Саша смутился. А я вскипел:
- Ну, что ты
несешь, Вова!? Что - Ожиганов тебе баба для поклонения?
- Папа, не ругайся,
- скоморошничал Володя, - у меня рубль есть.
- У меня тоже, -
мрачновато сообщил Степанов.
- А у Саши есть
неприятности, - подсказал Емельянов.
Оказалось,
что Саша Ожиганов по приглашению некоего чиновника читал стихи в чиновном доме -
и стихи чем-то не потрафили хозяину, а потом Саша в прозе обидел хозяина и
покинул дом, хлопнув дверью. А хозяин был негодяй - он обвинил Сашу в краже
какого-то антикварного распятья, заявил в милицию и на Ожиганова завели
уголовное дело. Дело то пустое, но у Саши нет постоянной ленинградской прописки
и его могут выдворить в родной Кишинев.
Юрий Шигашов - тайный друг всех знаменитостей Москвы и Ленинграда от Евтушенко
до Козырева - вызвался помочь, так как у него есть друг-юрист - один из лучших
юристов Ленинграда. Кроме того, у Шигашова тоже был рубль. Где-то на втором
этаже звучал картавый голос Сосноры. Неизменный друг "Голоса Юности" - печальный
Саша Кушнер ходил кругами, не воссоединившись ни с одной группкой
присутствующих. Галина Галахова привела трех своих почти взрослых дочерей -
прекрасно выполненные издания, читатели которых будут справедливо рады...

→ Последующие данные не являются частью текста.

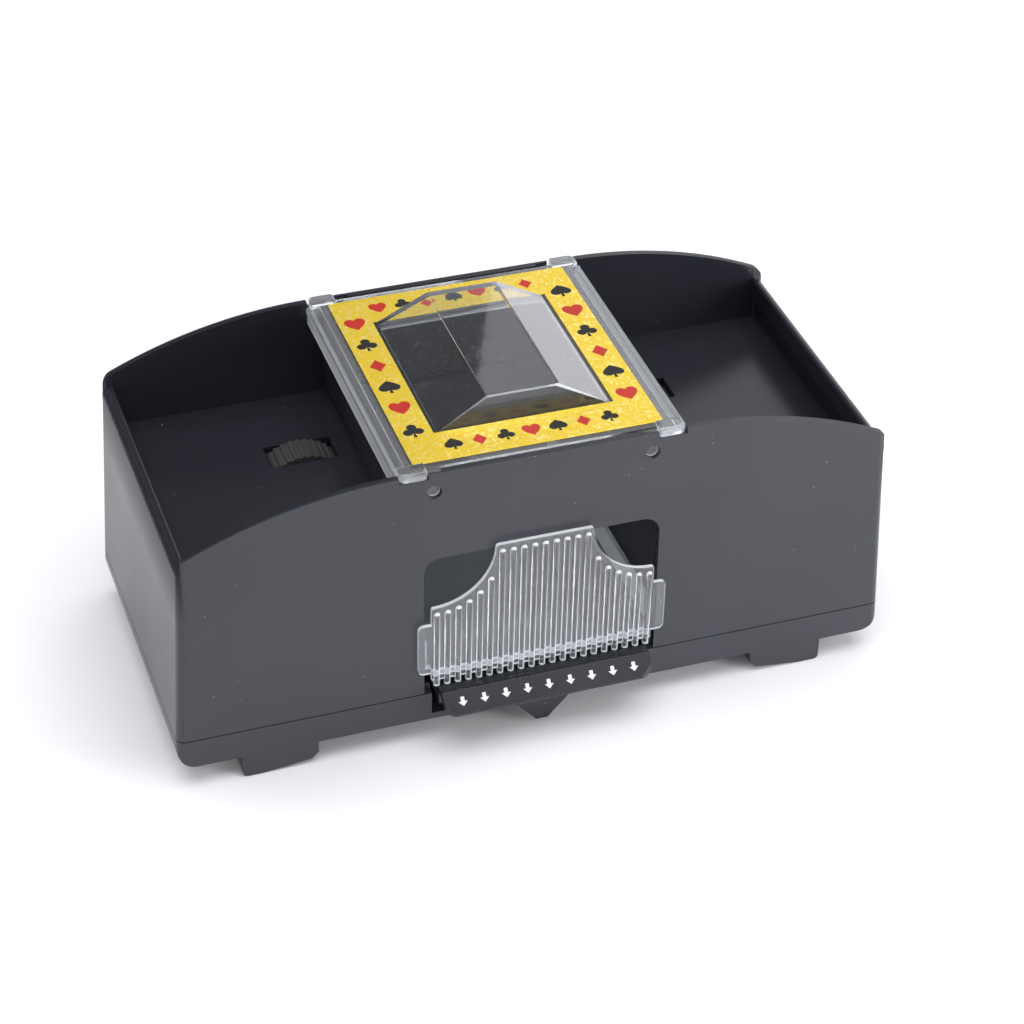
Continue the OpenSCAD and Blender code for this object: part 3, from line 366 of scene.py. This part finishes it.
for name, obj in frame["nodes"].items():
    for s in obj.material_slots:
        s.material = LOOKS[slot_of[name]]
    weld = obj.modifiers.new("weld", "WELD")
    weld.merge_threshold = WELD_MM * MM
    bev = obj.modifiers.new("bevel", "BEVEL")
    bev.width = BEVEL.get(name, SMALL_BEVEL) * MM
    bev.segments = 2
    bev.limit_method = "ANGLE"
    bev.angle_limit = math.radians(32)
    bev.harden_normals = True
    bev.use_clamp_overlap = True
    if name in ("upper_housing", "bottom_cover"):
        even = obj.modifiers.new("even", "WEIGHTED_NORMAL")
        even.keep_sharp = True


# The leaf under the press lever, riveted at its root, is copied into a piece of its own in place of the CAD
# one
leaf = bpy.data.objects.new("leaf_spring", frame["nodes"]["switch_leaf"].data.copy())
scene.collection.objects.link(leaf)
leaf.data.materials.clear()
leaf.data.materials.append(LOOKS[slot_of["switch_leaf"]])
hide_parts("switch_leaf")
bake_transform(leaf)


# ------------------------------------------------------------------ print

# The suits are shapes about 1 across round (0, 0), each given by a test for a point inside it


def reach(inside, n=120):
    """Outline of a shape that every ray from (0, 0) leaves once."""
    step = 0.01
    halvings = 12
    out = []
    for i in range(n):
        a = 2 * math.pi * i / n
        c, s = math.cos(a), math.sin(a)
        r = 2 * step
        while inside(r * c, r * s):
            r += step
        lo, hi = r - step, r
        for _ in range(halvings):
            mid = (lo + hi) / 2
            lo, hi = (mid, hi) if inside(mid * c, mid * s) else (lo, mid)
        out.append((lo * c, lo * s))
    return out


def heart_in(x, y):
    """Two lobes over a curved point."""
    x = abs(x)
    if math.hypot(x - 0.235, y - 0.20) < 0.262:
        return True
    t = (y + 0.5) / 0.68
    return 0 <= t <= 1 and x < 0.497 * math.sin(math.pi / 2 * t) ** 1.08 and y < 0.2


def stem_in(x, y):
    """Flared foot of the spade and the club."""
    return -0.5 < y < 0 and abs(x) < 0.035 + 0.15 * max(0.0, (-y - 0.12) / 0.38) ** 2.2


def spade_in(x, y):
    """A heart upside down on a stem."""
    return heart_in(x, -(y - 0.08) * 1.18) or stem_in(x, y)


def club_in(x, y):
    """Three discs round a smaller one, on a stem."""
    discs = ((0, 0.27, 0.225), (-0.25, -0.08, 0.225), (0.25, -0.08, 0.225), (0, 0.0, 0.16))
    return any(math.hypot(x - a, y - b) < r for a, b, r in discs) or stem_in(x, y)


def diamond_in(x, y):
    """A diamond with slightly hollow sides."""
    return (abs(x) / 0.40) ** 0.93 + (abs(y) / 0.5) ** 0.93 < 1


SUITS = {"heart": heart_in, "spade": spade_in, "club": club_in, "diamond": diamond_in}
OUTLINES = {k: reach(f) for k, f in SUITS.items()}


def print_piece(name, bm, material, body):
    """Make a piece of the finished print in bm."""
    mesh = bpy.data.meshes.new(name)
    bm.to_mesh(mesh)
    bm.free()
    mesh.materials.append(material)
    obj = bpy.data.objects.new(name, mesh)
    scene.collection.objects.link(obj)
    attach(obj, body)


def flat_print(name, shapes, z, thick, material, body):
    """Thin raised print on a level face: shapes are (outline, x, y, size) in millimetres."""
    bm = bmesh.new()
    for outline, x, y, size in shapes:
        ring = [bm.verts.new(((x + px * size) * MM, (y + py * size) * MM, z * MM)) for px, py in outline]
        top = [bm.verts.new((v.co.x, v.co.y, (z + thick) * MM)) for v in ring]
        under = bm.verts.new((x * MM, y * MM, z * MM))
        over = bm.verts.new((x * MM, y * MM, (z + thick) * MM))
        n = len(ring)
        for i in range(n):
            k = (i + 1) % n
            bm.faces.new((over, top[i], top[k]))
            bm.faces.new((under, ring[k], ring[i]))
            bm.faces.new((ring[i], ring[k], top[k], top[i]))
    print_piece(name, bm, material, body)


label_low, label_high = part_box("lid_label")
label_z = label_high.z / MM
label_y = (label_low.y + label_high.y) / 2 / MM

# Columns left and right of the dome, from front to back, in mm from the middle of the label
LEFT = ["club", "heart", "spade", "diamond", "club", "heart"]
RIGHT = ["heart", "spade", "diamond", "club", "heart", "spade"]
COLUMN_X = 31.2
COLUMN_Y = [-26.6, -15.0, -4.2, 6.9, 18.0, 29.3]
COLUMN_SIZE = 6.2

# Rows in front of the dome and behind it
FRONT_ROW = ("spade", "diamond", "club", "heart")
BACK_ROW = ("heart", "club", "diamond", "spade")
FRONT_Y, BACK_Y = -35.5, 36.0
ROW_X = [-22.5 + 7.5 * i for i in range(7)]
ROW_SIZE = 5.2
INK_MM = 0.03

red, black = [], []


def add_suit(kind, x, y, size):
    ink = red if kind in ("heart", "diamond") else black
    ink.append((OUTLINES[kind], x, label_y + y, size))


for y, left, right in zip(COLUMN_Y, LEFT, RIGHT):
    add_suit(left, -COLUMN_X, y, COLUMN_SIZE)
    add_suit(right, COLUMN_X, y, COLUMN_SIZE)
for i, x in enumerate(ROW_X):
    add_suit(FRONT_ROW[i % 4], x, FRONT_Y, ROW_SIZE)
    add_suit(BACK_ROW[i % 4], x, BACK_Y, ROW_SIZE)

ink_red = moulded("ink_red", (0.50, 0.022, 0.012), 0.35, 0.5, 0.1)
ink_black = moulded("ink_black", (0.008, 0.008, 0.008), 0.5, 0.5, 0.1)
ink_white = moulded("ink_white", (0.75, 0.76, 0.8), 0.5, 0.5, 0.1)
flat_print("label_suits_red", red, label_z, INK_MM, ink_red, "lid_body")
flat_print("label_suits_black", black, label_z, INK_MM, ink_black, "lid_body")


def sloped_print(name, shapes, low, high, thick, material, body):
    """Thin raised print on a slope between points low and high in the YZ plane, in metres.

    Shapes are (outline, x, size) in millimetres."""
    along = (high - low).normalized()
    out = Vector((0, along.y, along.z)).cross(Vector((1, 0, 0)))
    if out.z < 0:
        out = -out
    middle = (low + high) / 2
    bm = bmesh.new()
    for outline, x, size in shapes:
        lower = [bm.verts.new(middle + Vector(((x + px * size) * MM, 0, 0)) + along * (py * size * MM))
                 for px, py in outline]
        upper = [bm.verts.new(v.co + out * thick * MM) for v in lower]
        n = len(outline)
        bm.faces.new(upper)
        bm.faces.new(lower[::-1])
        for i in range(n):
            bm.faces.new((lower[i], lower[(i + 1) % n], upper[(i + 1) % n], upper[i]))
    bmesh.ops.triangulate(bm, faces=[f for f in bm.faces if len(f.verts) > 4])
    bmesh.ops.recalc_face_normals(bm, faces=bm.faces)
    print_piece(name, bm, material, body)


# Arrows that point down the slope of the press lever; its face runs from FACE_LOW to FACE_HIGH
ARROW = [(0, -0.5), (0.5, 0.0), (0.2, 0.0), (0.2, 0.5), (-0.2, 0.5), (-0.2, 0.0), (-0.5, 0.0)]
ARROW_PITCH = 6.4
ARROW_SIZE = 2.7
lever_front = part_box("press_lever")[0].y
FACE_LOW = Vector((0, lever_front, 15.9 * MM))
FACE_HIGH = Vector((0, lever_front + 5 * MM, 20.6 * MM))
sloped_print("lever_arrows", [(ARROW, ARROW_PITCH * i, ARROW_SIZE) for i in range(-4, 5)],
             FACE_LOW, FACE_HIGH, 0.04, ink_white, "lever_body")


# ------------------------------------------------------------------ floor and light

floor_mesh = bpy.data.meshes.new("floor")
bm = bmesh.new()
bmesh.ops.create_grid(bm, x_segments=1, y_segments=1, size=6)
bm.to_mesh(floor_mesh)
bm.free()
floor = bpy.data.objects.new("floor", floor_mesh)
floor.location.z = -0.2 * MM
scene.collection.objects.link(floor)
paper = Mat("paper", (0.93, 0.93, 0.93), 0.9)
floor_mesh.materials.append(paper.mat)


def studio_world():
    """A light tent: bright in front, fair along the horizon, dim above and behind on the left."""
    world = bpy.data.worlds.new("studio")
    world.use_nodes = True
    tree = world.node_tree

    def calc(op, a, b):
        n = tree.nodes.new("ShaderNodeMath")
        n.operation = op
        for i, v in enumerate((a, b)):
            if isinstance(v, (int, float)):
                n.inputs[i].default_value = v
            else:
                tree.links.new(v, n.inputs[i])
        return n.outputs[0]

    def fade(value, start, end):
        """0 before start, 1 after end."""
        r = tree.nodes.new("ShaderNodeMapRange")
        r.interpolation_type = "SMOOTHSTEP"
        r.inputs["From Min"].default_value, r.inputs["From Max"].default_value = start, end
        tree.links.new(value, r.inputs["Value"])
        return r.outputs["Result"]

    coord = tree.nodes.new("ShaderNodeTexCoord")
    xyz = tree.nodes.new("ShaderNodeSeparateXYZ")
    tree.links.new(coord.outputs["Generated"], xyz.inputs["Vector"])
    front = fade(xyz.outputs["Y"], 0.35, -0.55)
    horizon = fade(xyz.outputs["Z"], 0.38, 0.08)
    right = fade(xyz.outputs["X"], -0.2, 0.6)
    glow = calc("ADD", calc("MULTIPLY", front, 0.45),
                calc("MULTIPLY", horizon, calc("ADD", calc("MULTIPLY", right, 0.35), 0.2)))
    glow = calc("ADD", glow, calc("ADD", calc("MULTIPLY", right, 0.08), 0.1))
    shade = tree.nodes["Background"]
    shade.inputs["Color"].default_value = (0.95, 0.96, 1, 1)
    tree.links.new(glow, shade.inputs["Strength"])
    scene.world = world


studio_world()

LAMP_AIM = Vector((0, 0, 0.05))


def area(name, place, size, power, mirrored=True):
    """Soft lamp aimed at the object; with mirrored False it lights but shows in no reflection."""
    lamp = bpy.data.lights.new(name, "AREA")
    lamp.shape = "RECTANGLE"
    lamp.size, lamp.size_y = size
    lamp.energy = power
    lamp.color = (0.97, 0.975, 1)
    o = bpy.data.objects.new(name, lamp)
    o.location = place
    o.rotation_mode = "QUATERNION"
    o.rotation_quaternion = (Vector(place) - LAMP_AIM).to_track_quat("Z", "Y")
    o.visible_camera = False
    o.visible_glossy = mirrored
    scene.collection.objects.link(o)


area("key", (0.0, -0.1, 1.55), (1.7, 1.6), 24)
area("back", (0.8, 1.1, 0.8), (0.8, 0.7), 1.6)
area("right", (0.42, -0.42, 0.16), (0.25, 0.25), 2.2)
area("left", (-0.75, 0.5, 0.35), (0.6, 0.4), 3, mirrored=False)

scene.view_settings.view_transform = "Standard"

Необъятная Зина Сикевич /начинала поэтессой, а стала
социологом/ мрачно курила на лестнице, опершись о
перила, которые не разрушались от контакта с ней.
Неожиданно, как откровение, в фойе вошел Саша Морев и его явление определило
направление наших страстей. Володя Алексеев собрал по рублю с носа, вручил сбор
Саше Ожиганову, говоря:
- Ты знаешь тут магазинчик, сбегай, пожалуйста, купи подешевле и покрепче. Мы
будем сидеть в буфете.
Ожиганов мгновенно исчез. Мы ушли в буфет /когда-то в
этом месте была славная библиотека, в которую у нас был беспрепятственный доступ/,
заказали кофе и два маленьких яблочка - какая ни есть, а закусь.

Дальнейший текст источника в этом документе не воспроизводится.